To show that convergence to a suboptimal solution here doesn’t have anything to do with the size of the gradient norms per se, I will now introduce a manipulation that will increase the gradient norms, but will worsen the performance. Here it is (in blue):


So, what did I do? I simply changed the initialization in a pretty minimal way. Each initial weight matrix in the original networks is a 64 \times 64 matrix (initialized with the standard 1/\sqrt{n} initialization). In the networks shown in blue here, I just copied the first half of each initial weight matrix to the second half (the initial weight matrix is “folded” once, so that’s why I denote these as “Fold 1” networks). This reduces the rank of the initial weight matrices, and makes them more degenerate. Note that this manipulation is done only on the initial weight matrices, so no other constraint is imposed on learning once the training gets started. Here’s how the gradient norms look after the first few epochs:


So, I introduced a manipulation that increased the size of the gradient norms overall, yet the performance got significantly worse. Conversely, I will now introduce another manipulation that will shrink the size of the gradient norms, yet will improve performance substantially. Here it is (in green):


As you may have guessed from the label, this new manipulation initializes the weight matrices to be orthogonal. Let’s recall that orthogonal matrices are the least degenerate matrices among matrices of a fixed (Frobenius) norm, where degeneracy can be measured in different ways, for example, as the fraction of singular values smaller than a given constant. Here’s how the gradients look after the first few epochs in this case:


So, what’s going on? If the size of the gradient norms per se isn’t responsible for training difficulties, then what is? The answer is that it’s the degeneracy of the model that, by and large, determines the training performance. Why is degeneracy harmful for training performance? Intuitively, the reason is that learning slows down substantially along degenerate directions in the parameter space, hence degeneracies reduce the effective dimensionality of the model. So, you might think that you’re fitting a model with \sim 130\mathrm{K} parameters, as in the above examples, but in reality you’re effectively fitting a model with substantially fewer degrees of freedom because of the degeneracies. So, the problem with the “Fold 0” and “Fold 1” networks above was that although the gradient norms are fine, the network’s available degrees of freedom contribute extremely unevenly to those norms: while a handful of degrees of freedom (non-degenerate ones) explain almost all of it, the vast majority (degenerate ones) don’t contribute anything at all (a conceptually helpful, but not strictly accurate, way of thinking about this may be to imagine only a few of the hidden units in each layer changing their activity in response to different inputs, while the vast majority just responding the same way independently of the input).

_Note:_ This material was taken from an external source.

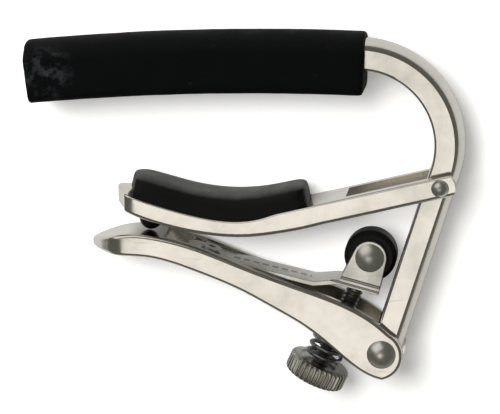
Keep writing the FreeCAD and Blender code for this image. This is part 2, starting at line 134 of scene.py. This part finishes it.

This reduction in the effective degrees of freedom can be quite substantial, as in the 1/\sqrt{n}-initialized random matrices above. As shown by Saxe et al. (2013), the product of such matrices becomes increasingly degenerate as the number of matrices multiplied (i.e. network depth) increases. Here’s an example with 1-layer, 10-layer and 100-layer networks respectively (adapted from Saxe et al. (2013)):

saxe_plotAs depth increases, the singular values of the product matrix become increasingly concentrated around 0, except for a vanishingly small fraction of singular values that become arbitrarily large. This result isn’t just relevant for linear networks. A similar thing happens in nonlinear networks too: as depth increases, the responses of the hidden units in a given layer become increasingly lower-dimensional, i.e. increasingly degenerate. In fact, this “degeneration process” can proceed much more quickly with depth in nonlinear networks with hard-saturating boundaries as in ReLU networks.

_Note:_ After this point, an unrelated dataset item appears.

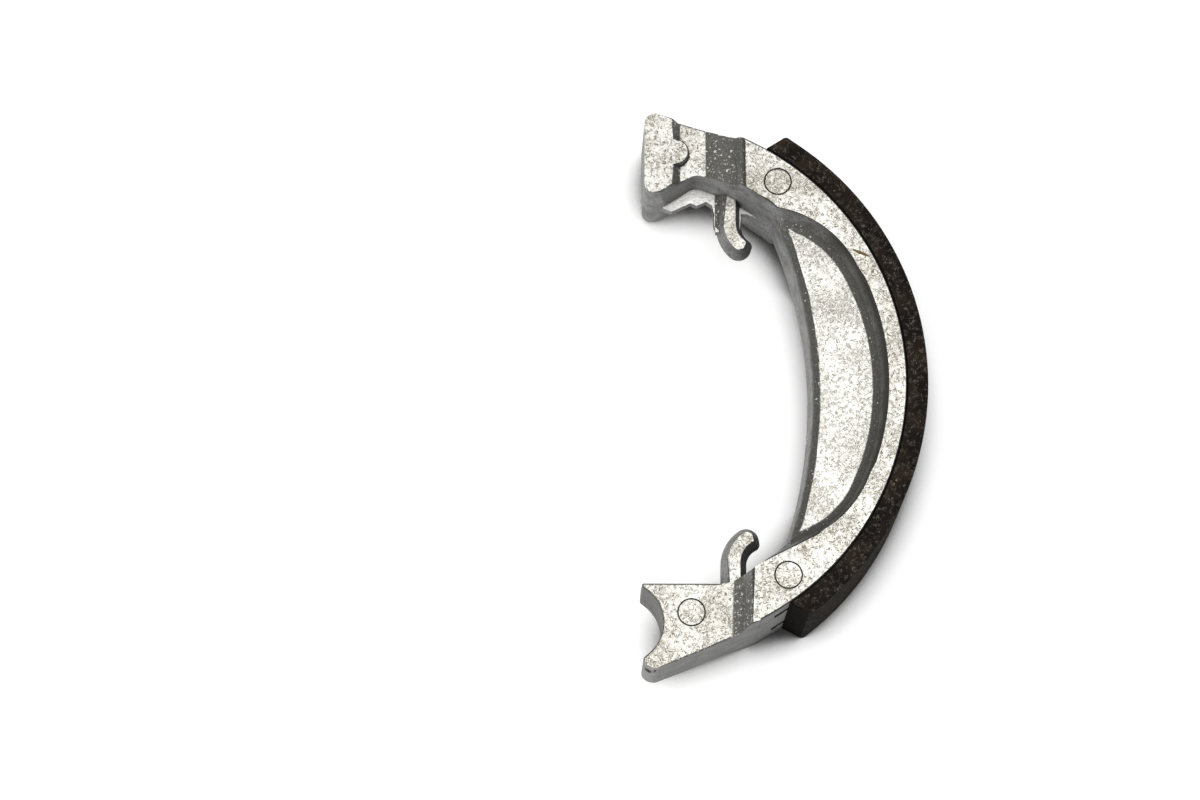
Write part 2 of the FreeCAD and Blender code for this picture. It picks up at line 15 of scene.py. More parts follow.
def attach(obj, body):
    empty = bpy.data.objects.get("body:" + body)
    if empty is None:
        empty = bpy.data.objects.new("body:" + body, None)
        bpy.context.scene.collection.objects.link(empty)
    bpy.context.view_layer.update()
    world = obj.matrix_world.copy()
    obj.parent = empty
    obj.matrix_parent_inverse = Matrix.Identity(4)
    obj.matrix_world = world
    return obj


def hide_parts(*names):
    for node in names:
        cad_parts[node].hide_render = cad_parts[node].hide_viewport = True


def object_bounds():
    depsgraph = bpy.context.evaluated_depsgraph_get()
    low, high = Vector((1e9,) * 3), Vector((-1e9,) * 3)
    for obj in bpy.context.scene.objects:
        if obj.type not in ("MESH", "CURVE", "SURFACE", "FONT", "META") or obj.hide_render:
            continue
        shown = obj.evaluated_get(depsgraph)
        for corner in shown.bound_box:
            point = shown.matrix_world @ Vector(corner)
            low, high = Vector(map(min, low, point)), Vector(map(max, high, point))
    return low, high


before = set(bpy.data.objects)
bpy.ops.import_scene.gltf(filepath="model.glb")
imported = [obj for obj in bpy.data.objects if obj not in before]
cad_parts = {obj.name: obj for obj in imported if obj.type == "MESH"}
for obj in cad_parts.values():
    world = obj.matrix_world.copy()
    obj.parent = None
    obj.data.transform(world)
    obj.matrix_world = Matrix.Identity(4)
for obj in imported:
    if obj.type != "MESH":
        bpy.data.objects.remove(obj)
cad_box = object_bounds()
MM = 0.001
box_mm = [[round(value / MM, 2) for value in corner] for corner in cad_box]
print("solids:", sorted(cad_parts), "box in mm:", box_mm)

# %% [markdown]
# ## The camera first
# The view is almost straight down, through a long lens, so the walls that face the camera show as thin
# strips. A camera is easiest to set from what it looks at: a point on the floor, a distance and three angles.

# %% Camera
LOOK_AT = Vector((-33.75, 2.62, 0)) * MM
CAMERA_DISTANCE = 795.6 * MM
CAMERA_ELEVATION = math.radians(76.13)
CAMERA_TURN = math.radians(-4.24)
CAMERA_ROLL = math.radians(4.39)
LENS = 125.4

lens_data = bpy.data.cameras.new("long_lens")
lens_data.lens = LENS
camera = bpy.data.objects.new("camera", lens_data)
bpy.context.scene.collection.objects.link(camera)
level = Vector((math.sin(CAMERA_TURN), -math.cos(CAMERA_TURN), 0)) * math.cos(CAMERA_ELEVATION)
offset = CAMERA_DISTANCE * (level + Vector((0, 0, math.sin(CAMERA_ELEVATION))))
aim = (-offset).to_track_quat("-Z", "Y").to_matrix().to_4x4()
camera.matrix_world = Matrix.Translation(LOOK_AT + offset) @ aim @ Matrix.Rotation(CAMERA_ROLL, 4, "Z")
bpy.context.scene.camera = camera
print("camera at", [round(value, 3) for value in camera.matrix_world.translation])

# %% [markdown]
# ## Colours and nodes
# Colours are written as the hex values that a picture shows, and one function turns them to the linear
# numbers that Cycles works in. A second small function adds a shader node with its settings and links. It
# finds a socket by its name among those that the node's settings leave in use, which keeps each material
# short enough to read. A third measures how far a point is from one mark, such as a pit or a scratch.

# %% Helpers for materials
def linear(hex_value):
    """A colour as it looks on a screen, such as "8C8A84", as linear red, green, blue and alpha."""
    parts = [int(hex_value[at:at + 2], 16) / 255 for at in (0, 2, 4)]
    return [part / 12.92 if part <= 0.04045 else ((part + 0.055) / 1.055) ** 2.4 for part in parts] + [1.0]


def add_node(tree, kind, inputs=None, **settings):
    """A new node with its settings. An input is a value, or a node or an output that is linked to it."""
    node = tree.nodes.new(kind)
    for name, value in settings.items():
        setattr(node, name, value)
    in_use = [socket for socket in node.inputs if socket.enabled]
    for key, value in (inputs or {}).items():
        socket = in_use[key] if isinstance(key, int) else next(item for item in in_use if item.name == key)
        if isinstance(value, bpy.types.Node):
            value = next(item for item in value.outputs if item.enabled)
        if isinstance(value, bpy.types.NodeSocket):
            tree.links.new(value, socket)
        else:
            socket.default_value = value
    return node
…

A nice visualization of this degeneration process is presented in a paper by Duvenaud et al. (2014):

drawing-1As depth increases, the input space (shown on the top left) gets distorted into increasingly thin filaments with only a single direction (orthogonal to the filament) at each point in the input space affecting the network’s response (it may be a bit hard to extrapolate from this figure how input spaces of more than two dimensions will behave under a similar mapping, but it turns out they become “hyper-pancakey” locally, i.e. there is a single direction at each point, orthogonal to the pancake surface, the network is sensitive to). Along that sensitive direction, the network in fact becomes hyper-sensitive to variations.

Finally, I can’t resist mentioning my own paper (with Xaq Pitkow) at this point. In this paper, through a series of experiments, we argue that the degeneracy problem I discussed in this post severely afflicts training in deep nonlinear networks, and that one of the ways (and quite possibly the single most important way) in which skip connections help training in deep networks is through breaking such degeneracies. I suspect that other methods like batch normalization or layer normalization that also help training in deep networks also work at least partly through a similar degeneracy-breaking mechanism, in addition to any other potentially independent mechanisms such as reducing the internal covariate shift as originally proposed. It is well-known, for example, that divisive normalization is an effective way of decorrelating the responses of hidden units, which in turn can be seen as a degeneracy-breaking mechanism.

Update (1/5/18): I should also mention this important recent paper by Pennington, Schoenholz & Ganguli. Orthogonal initialization completely eliminates degeneracies in linear networks, but not in nonlinear networks. In this paper, they provide a method to calculate the entire singular value distribution of the Jacobian of a nonlinear network and show that a depth-independent, non-degenerate singular value distribution can be achieved, with careful initialization, in networks with hard-tanh nonlinearities, but not in ReLU networks. The empirical results show that networks with depth-independent, non-degenerate singular value distributions train orders of magnitude faster than networks whose singular value distributions become wider (higher variance) and more degenerate with depth. This is a powerful demonstration of the importance of eliminating degeneracies and controlling the entire singular value distribution of a network, not just its mean.